In 1888 Korovin traveled with Mamontov to Italy and Spain, where he produced the painting On the Balcony, Spanish Women Leonora and Ampara. Konstantin traveled within Russia, the Caucasus and Central Asia and exhibited with the Peredvizhniki. He painted in the Impressionist, and later in the Art Nouveau, styles.

In the 1890s Korovin became a member of the Mir iskusstva art group.

Korovin's subsequent works were strongly influenced by his travels to the north. In 1888 he was captivated by the stern northern landscapes seen in The Coast of Norway and the Northern Sea.

His second trip to the north, with Valentin Serov in 1894, coincided with the construction of the Northern Railway. Korovin painted a large number of landscapes: Norwegian Port, St. Triphon's Brook in Pechenga, Hammerfest: Aurora Borealis, The Coast at Murmansk and others. The paintings are built on a delicate web of shades of grey. The etude style of these works was typical for Korovin's art of the 1890s.

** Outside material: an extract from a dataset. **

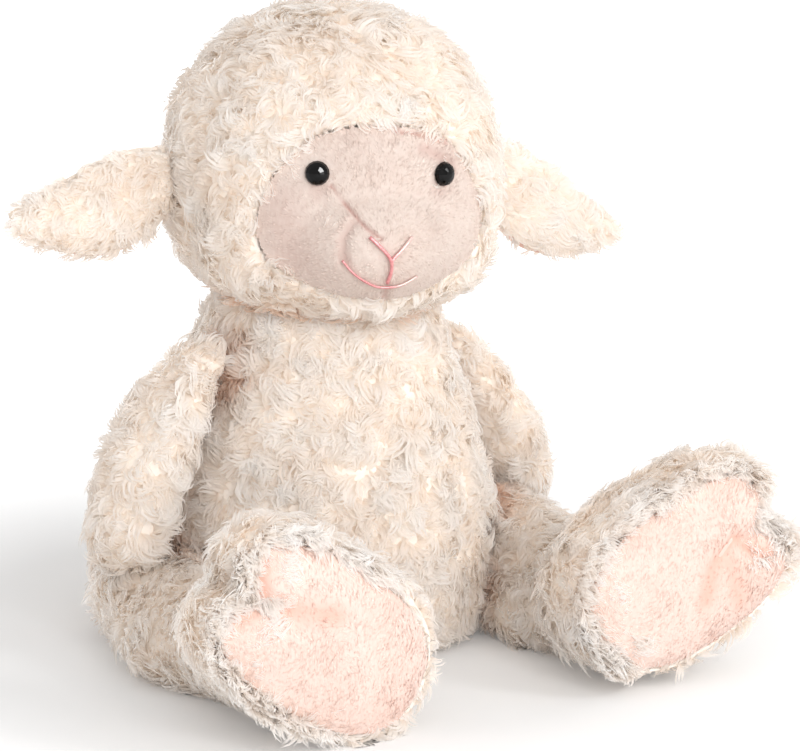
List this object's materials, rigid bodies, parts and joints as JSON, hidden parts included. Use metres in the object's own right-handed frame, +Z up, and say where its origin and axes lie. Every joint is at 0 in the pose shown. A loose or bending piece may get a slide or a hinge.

Using material from his trip, Korovin designed the Far North pavilion at the 1896 All Russia Exhibition in Nizhny Novgorod. He painted ten big canvasses for the pavilion as well, depicting various aspects of life in the northern and Arctic regions. After the closure of the Exhibition, the canvasses were eventually placed in the Yaroslavsky Rail Terminal in Moscow. In the 1960s, they were restored and transferred to the Tretyakov Gallery.